During four days at the end of January, the skies dumped a year’s rainfall on Mozambique. The consequent floods killed many and displaced over one million people. Within one week of the first rains, Mozambique’s economy and infrastructure had been set back 25 years, the floods causing more damage than the 16 years of civil war that devastated the country. More was to come as Cyclone Eline moved in from Madagascar.
In front of our TV sets in the relative safety of our living rooms, most of us watched with empathy the plight of the thousands left clinging to tree tops and bridges and with a shared feeling of human pride in the frantic and selfless efforts of the South African helicopter crews who flew countless missions to rescue those most in danger.
TVs are useful in this regard, allowing viewers to witness, almost live, the colossal tragedies endured by our fellow humans around the world, evoking in us all manner of emotions, whether it be the urge to send a cheque off to some charity, the despair at not being able to help out more, or a certain numbness born of an over-familiarity with such events, a kind of donor fatigue.

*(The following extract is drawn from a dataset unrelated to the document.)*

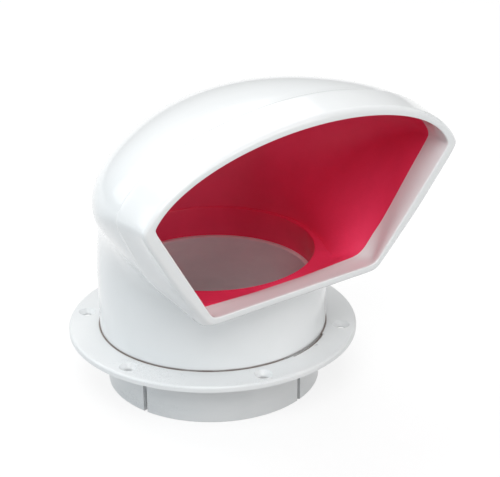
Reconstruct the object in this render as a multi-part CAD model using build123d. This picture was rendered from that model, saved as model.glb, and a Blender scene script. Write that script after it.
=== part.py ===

What TV sets don’t seem to get across is the behind-the-scenes stories, the kind of stories that hint at our powerlessness to help out at once, the futility of the controllers of capitalist society in putting the vast technological resources that are available in case of such emergencies into operation.
Weeks into the Mozambique disaster, arguments sprang up as to who was to pay for the continuing South African search and rescue missions. The US argued with the South African government over landing rights and, here in Britain, a battle raged between the Ministry of Defence and the Department for International Development over who was going to pay the £2.2 million cost of sending five Puma helicopters. Never did it occur to the latter reprobates that in 24 hours the British public had chipped in £4m to help out or that the Blair government was throwing more money into the wastage of the £750 Millennium Dome.
So incompetent were the British government in getting their act together, in fact, that the Puma helicopters arrived after the search and rescue phase had been called off. Even then, they proved of little use because the limited range they could cover meant they could not offer assistance in the north of the country where they were needed. Moreover, the officer in charge of the British party had no experience at all in disaster relief.
We can well ask why there was no information on hand that could have suggested that Mozambique was about to face such devastating floods and a cyclone. While there are established international protocols for the sharing of meteorological information, there is no international obligation to do so. With advanced scientific equipment, and with satellite technology now widely used, the know-how exists to provide the world with data regarding soil absorption water run-off in rivers and anticipated rainfall. However, as one Guardian writer observed:
“It costs money to amass, monitor and analyse data and pass it on to the people who need it most.” (6 March)
And this is the crux of the problem. Who will pay for this level of technology or, more importantly, how much immediate profit can be gleaned from investment in the same?
After each natural disaster and the rescue missions that slowly swing into action, the “experts” tell us we can learn lessons from it. As much was said after the December 1999 Venezuelan flood that left 20,000 dead, and after the Orissa, India, cyclone that left two million homeless and Central America’s Hurricane Mitch which created one million refugees.
Each time there are calls for an International rapid deployment force of rescue and first-aid teams. Each time there were questions as to how such devastation could not have been foreseen and for more co-operation and sharing of information.
Resources for war – too costly for aid
Few make an attempt to set the problem in a wider social and economic context, for instance making that crucial link to the perennial priority of profit before human need. Few point to the mountain of red tape that has to be cut through before rescue teams can be mobilised, red tape that the functioning of capitalism makes necessary (i.e. the observance of national boundaries and air-space, getting the okay from this and that government, working out who will foot the bill before operations are underway etc.)
While a case can be made that global warming is at least a contributory cause of recent floodings, hurricanes and cyclones (i.e. the greenhouse effect means more warmth, which means more evaporation, which means more wind and rain) there is no current planning for future disasters—and they will come. Foresight as ever proves an expensive luxury to those who at currently have the greatest say in our lives.
Right now, we not only have the technology to begin reversing the effects of global warming, and to predict the patterns and consequences of changing global weather conditions, but we have more than the capability to meet any natural disaster head on, thus preventing the loss of further life and the waste of valuable resources. At present, however, control over such technological resources is in the hands of a small elite, the capitalist class, and their executive, the world’s governments.
As we await further natural disasters we can only guess at how long it will take the “experts” to contemplate a system of society in which the earth’s scientific and technological resources are the common property of all and in which the death tolls from such disasters are greatly reduced.